The raggedness of and other bumps along the ocean floor could be causing megathrust earthquakes, the planet’s most powerful temblors.

(CN) – The raggedness of the ocean floor could be causing megathrust earthquakes, the planet’s most powerful temblors.

Extremely thick oceanic and continental tectonic plates can slide against each other without producing megathrust earthquakes, which are triggered at subduction zones – where one tectonic plate is pulled beneath another.

But in findings published Monday in the journal Nature Geoscience, researchers show that the raggedness of the sea floor may be to blame for these massive earthquakes. The most recent megathrust quake – a magnitude 9.0 – occurred in Tohoku, Japan, in 2011, and set off a 131-foot-high tsunami, killed 15,000 people and caused an estimated $235 billion in physical damage.

“We’ve shown that the fault zone along plate boundaries may be thicker than we originally thought, which can accommodate the stress caused by the creeping plates,” said lead author Ake Fagereng. “However, when you have an irregularity on the sea floor, such as large bumps or mounds, this can cause the plate boundaries to slip tens of meters and trigger a giant earthquake.”

For generations, scientists have examined subduction zones and the megathrust earthquakes that originate there, along with the presence of underwater volcanoes. However, they failed to account for the lack of megathrust earthquakes in areas expected to produce such quakes – including the “Ring of Fire” in the Pacific Ocean, the most seismically active region on Earth.

Studying rocks exposed to a 180-million-year-old extinct fault line in New Zealand, the team was able to determine that rocks in a fault zone can be tens to hundreds of feet thick and act as a sponge that absorbs the pressure that builds as two tectonic plates slip past each other. The rocks were naturally carried to the Earth’s surface from depths of about 9 to 16 miles.

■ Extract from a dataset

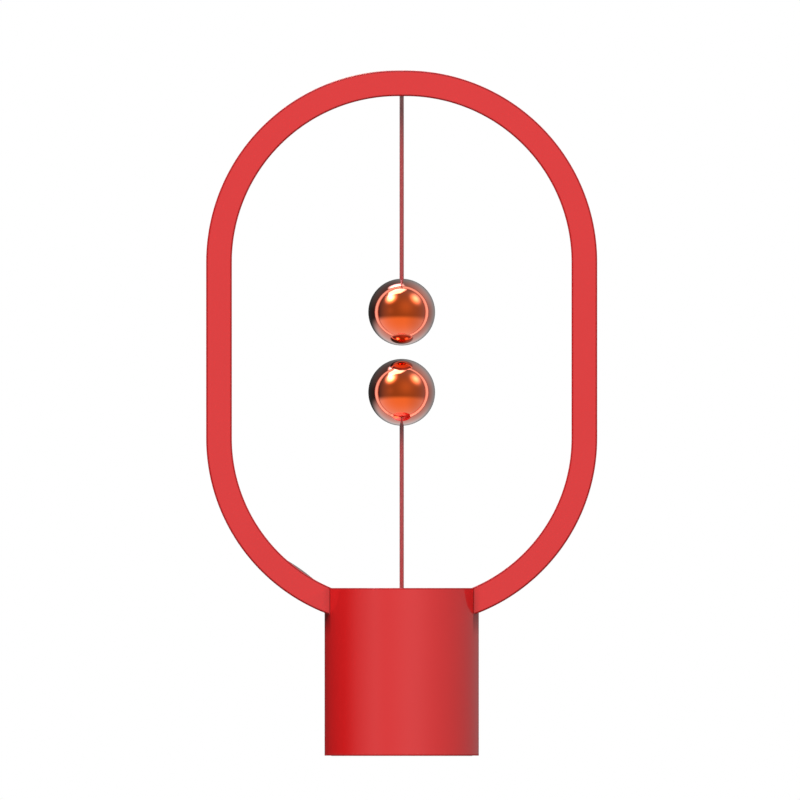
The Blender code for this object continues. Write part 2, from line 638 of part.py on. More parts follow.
def build_cradle():
    reach = cradle_half_length()
    deep = cradle_half_depth()
    inner = reach - PILLAR_THICKNESS
    seat_top = PLATE_TOP + SEAT_HEIGHT
    corners = [((-reach, -deep, PLATE_BOTTOM), (reach, deep, PLATE_TOP))]
    plate = boxes("frame_cradle", corners, BLACK_PLASTIC)
    bm = bmesh.new()
    for side in (-1, 1):
        near, far = sorted((side * inner, side * reach))
        box_into(bm, (near, -deep, FOOT_BOTTOM), (far, deep, PLATE_BOTTOM + BASE_EDGE))
    boolean(plate, add_solid("cradle_pillars", bm), "UNION")
    bm = bmesh.new()
    for side in (-1, 1):
        near, far = sorted((side * (inner - FOOT_LENGTH), side * (inner + BASE_EDGE)))
        box_into(bm, (near, -deep, FOOT_BOTTOM), (far, deep, FOOT_BOTTOM + FOOT_THICKNESS))
    boolean(plate, add_solid("cradle_feet", bm), "UNION")
    bm = bmesh.new()
    for side in (-1, 1):
        near, far = sorted((side * (LEG_END_X - GAP), side * reach))
        box_into(bm, (near, -deep, PLATE_TOP - BASE_EDGE), (far, deep, seat_top))
    boolean(plate, add_solid("cradle_seats", bm), "UNION")
    tab_front = SWITCH_HALF_WIDTH + GAP
    tab = [((-SWITCH_HALF_LENGTH, tab_front, SWITCH_BOTTOM),
            (SWITCH_HALF_LENGTH, tab_front + SWITCH_TAB_THICKNESS, PLATE_BOTTOM + BASE_EDGE))]
    boolean(plate, boxes("switch_tab", tab), "UNION")
    room = rectangle(-BASE_HEIGHT / 2, FRAME_BAND + GAP, FRAME_DEPTH)
    boolean(plate, sweep("seat_room", frame_stations(), room))
    for holes in ("frame_screw_holes", "lid_screw_holes", "cradle_screw_threads", "switch_screw_holes"):
        boolean(plate, bpy.data.objects[holes])
    through = [((0, 0, PLATE_BOTTOM - OVERRUN), (0, 0, PLATE_TOP + OVERRUN))]
    boolean(plate, rods("nose_hole", NOSE_HOLE_RADIUS, through))
    slot_x = WIRE_SLOT_INSET - LEG_END_X
    through = [((slot_x, WIRE_SLOT_Y, PLATE_BOTTOM - OVERRUN),
                (slot_x, WIRE_SLOT_Y, PLATE_TOP + OVERRUN))]
    boolean(plate, rods("wire_slot", WIRE_SLOT_RADIUS, through, steps=SCREW_STEPS))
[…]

“By exhuming rocks from this depth, we’ve been able to gain an unprecedented insight into what a fault zone actually looks like,” said Fagereng.

The team believes their findings, along with detailed subsurface maps of the ocean floor, could help to develop accurate models for projecting where large earthquakes are likely to occur, helping potentially affected areas prepare for disasters.